A chaque retour précipité vers l’Angleterre, depuis les champs de maïs doré aux blanches falaises de Calais, je me sentais irrémédiablement triste de devoir quitter un peuple qui, selon moi, à ce niveau de civilisation, était parvenu à apprécier les véritables valeurs de la vie.” C’est d’ailleurs un Français qui ravit le cœur de Consuelo après son divorce et l’emmène couler des jours heureux entre Paris et leur propriété de la Côte d’Azur. L’ex-duchesse s’est éprise de Jacques Balsan, frère du premier protecteur de Coco Chanel, issu d’une famille de drapiers de Châteauroux qui doit son aisance aux pantalons garance puis au bleu horizon des uniformes de l’armée française. Dès lors, se bousculent à la table du couple non plus la fine fleur surannée des grands titres britanniques mais de plus fins esprits tels que Bernard Shaw, Charlie Chaplin, Sacha Guitry, la cantatrice Nellie Melba ou John Galsworthy, l’auteur de la saga des Forsyte… Et Consuelo découvre la liberté de pouvoir défendre enfin, et de manière efficace, de vraies “nobles” causes comme celle de batailler pour de meilleures conditions de travail des ouvrières, la création de sociétés d’entraide pour les femmes de prisonniers ou de militer pour le vote des femmes, obtenu aux USA en 1920. Plus tard, c’est elle qui est à l’origine de la création de l’hôpital Foch.

Si la conteuse frôle parfois le ridicule quand elle s’inquiète de la familiarité des prolétaires qu’elle croise dans les rues de Paris au moment du Front Populaire ou lorsqu’elle quitte sa Rolls pour rejoindre Nice à pied, à l’exemple des vieilles paysannes provençales rencontrées sur son chemin, elle fait souvent penser à Connie, l’héroïne de “Lady Chatterley et l’homme des bois” et sa découverte désarmante et sincère du monde réel, hors du “grand” monde. La Seconde guerre mondiale venue, Consuelo Balsan ouvre son château normand aux réfugiés et soutient son mari engagé aux côtés du général de Gaulle à Londres mais elle rentre dès 1940 aux USA d’où elle ne repartira plus. Peut-être de peur de ne plus retrouver la quiétude de cette “vieille Europe” qu’elle aimait tant et qu’elle pressentait éphémère : “Nous avions dressé une tente indienne sous les cèdres de la pelouse sous laquelle je pris l’habitude de m’asseoir avec nos invités. Nous prenions toujours avec nous le Times ou le Morning Post et un livre ou deux, mais ces publications laissaient vite place à la discussion. Nous faisions beaucoup plus la conversation qu’aujourd’hui (…) Nous parlions matin, midi et soir mais nous savions aussi écouter.

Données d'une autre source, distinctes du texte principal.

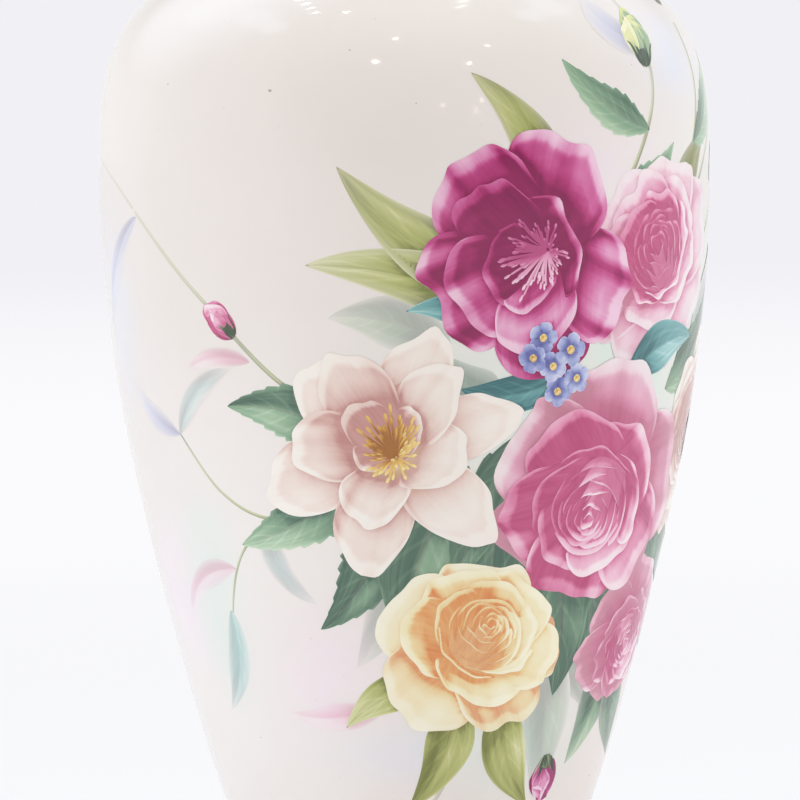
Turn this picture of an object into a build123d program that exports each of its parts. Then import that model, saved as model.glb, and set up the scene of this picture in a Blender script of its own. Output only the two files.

Il y avait tant à débattre. La vie politique nous passionnait, tout autant que les derniers romans d’Henry James ou d’Edith Wharton – deux Américains qui se permettaient l’audace d’écrire sur l’Angleterre et les Anglais. Nous avions les pièces de Bernard Shaw et d’Ibsen, les sciences psychiques de William James, les réformes sociales de Sydney Webb et des fabiens. Nous parlions sans arrêt, car le rythme de l’existence semblait doux, calme et serein; il n’y avait pas de radio à allumer. Parfois, nous jouions au tennis et nous canotions sur le lac et, l’après-midi, la maisonnée s’adonnait au cricket sur la pelouse. Installée sous les arbres, la table à thé composait un tableau charmant avec ses plateaux qui croulaient sous les pyramides d’abricots et de pêches, de fraises et de framboises, ses bols emplis à ras bol de crème du Devonshire, ses pichets de café frappé, ses scones à tartiner de confitures variées et ses gâteaux recouverts de glaçage. Nul ne pratiquait le régime à cette époque et chacun se disputait les faveurs de la responsable du garde-manger, préposée à la préparation du thé.”